NORTON META TAG

24 January 2013

Exploring Technology, Effectiveness, Consequences of Drone Warfare & VIDEO: RISE OF THE DRONES 23JAN13

HERE are a couple of reports on drones, their use by the US military and the cia, the controversy over targeted killings, national security, terrorism, collateral damage, national sovereignty, international law and the potential abuse by our government of the scariest technology that is already in use by our government, technology that can end any concept of privacy we think we have and destroy our civil liberties. First from the PBS NewsHour, followed by the video Rise Of The Drones, from PBS NOVA. If you have ever seen the TV show Person of Interest on CBS you know it is based on a machine created by the government that can watch and track people, there are scenes from the machines view showing people, cars, planes, all in little boxes, identified by code, being watched and tracked. One of the drones our government has can do the same thing, you will see an example of the capabilities of this drone in the video, click the link below to watch the entire broadcast. For anyone who values their privacy and civil liberties this should give you chills...


SUMMARY

PBS's NOVA explores the pros, cons and controversies of drone warfare, as well as the technology behind drone strikes. Jeffrey Brown discusses with Seth Jones of RAND Corporation and Chris Anders from the American Civil Liberties Union.

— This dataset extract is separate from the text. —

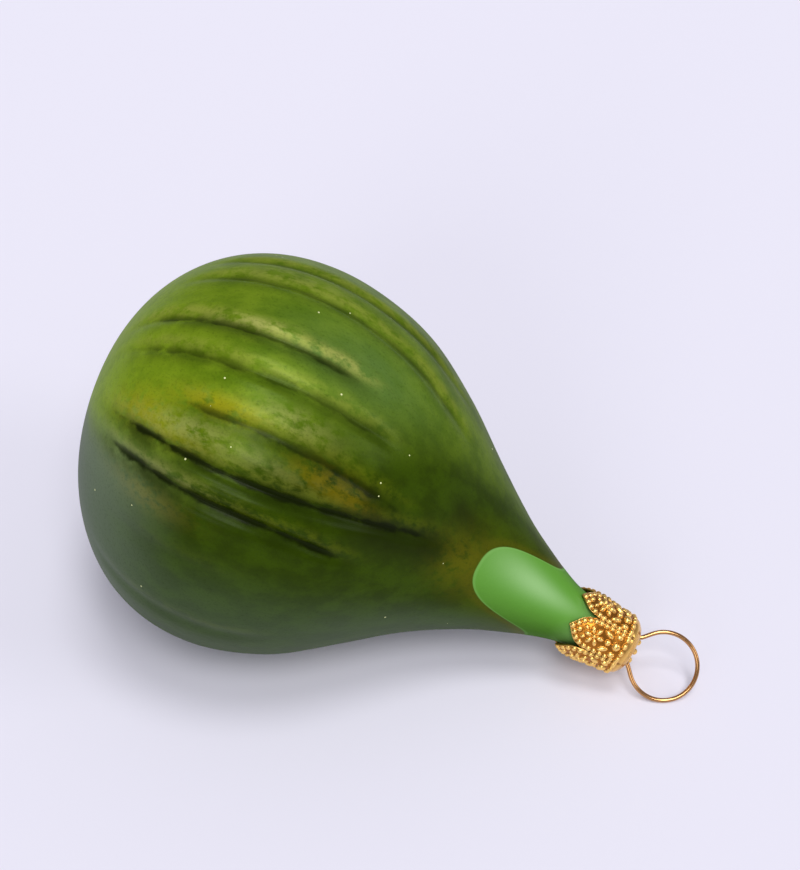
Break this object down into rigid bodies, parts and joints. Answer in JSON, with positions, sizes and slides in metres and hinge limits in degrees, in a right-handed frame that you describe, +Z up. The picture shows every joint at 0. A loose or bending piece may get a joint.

JEFFREY BROWN: And now to our second story about the military: the turn to drone warfare in the hunt for terrorists.
Tonight's edition of "NOVA" explores this sophisticated technology, its uses and the controversy it's stirred.
This excerpt shows a U.S. military training exercise for those charged with directing drones to track and hit their targets.
NARRATOR: The training mission offers a rare glimpse into the mechanics of how the U.S. uses drones to support troops and prosecute its war on terror. The goal is to make it as realistic as possible, so pilots can avoid mistakes when in battle.
MAN: They should be checking in here probably in the next 20 minutes or so.
MAN: It's going to be an MQ-9 Reaper.
READ MORE: A Council on Foreign Relations primer on
READ MORE: A Council on Foreign Relations primer on "Targeted Killings"
MAN: Check. Check.
MAN: If they're at 25,000 feet, which they generally work, we're not going to be able to see them at all.
NARRATOR: It takes about half-an-hour to reach the mock village. Drones like the Reaper can fly on their own using autopilot and preset GPS locations. But the Air Force still keeps human hands on the controls at all times.
PETER SINGER, Brookings Institution: People have this concept of either it's a manned plane and the pilot's doing everything on, or it's an unmanned plane and it's something out of the "Terminator" movies. The reality is, it's in the middle right now for both the manned and the unmanned planes. Our mind tries to put it terms of, robot or human? But the reality is a mix.
NARRATOR: As Chad pilots the Reaper, his sensor operator, Jay, controls the cameras and lasers. On the ground, the fake insurgents enter the village as the Reaper hovers miles above.
MAN: Say status.
MAN: We have eyes on the target.
NARRATOR: Chad gets direction from the soldier, whose handheld receiver and computer allow him to see what Chad sees. Chad's call sign is Bones. The soldier goes by Rally.
MAN: Rally, Bones, we have two tanks moving around inside the northwest corner of the compound.
NARRATOR: The soldier directs Chad and Jay to follow an HVI, or high-value individual, dressed in black.
MAN: Rally from Bones 3-4, it looks like the one individual wearing black is now getting on the motorcycle and departing the group.
NARRATOR: Depending on the situation, the decision to kill comes from an intelligence officer who could be anywhere, a battle commander on the ground, or sometimes the pilot.
JEFFREY BROWN: Since the Obama administration came to power four years ago, the United States has vastly increased the number of drone strikes against suspected terrorists.
Just today, Reuters reported that six suspected al-Qaida militants were killed in Yemen. But their use has been highly controversial, on a number of levels.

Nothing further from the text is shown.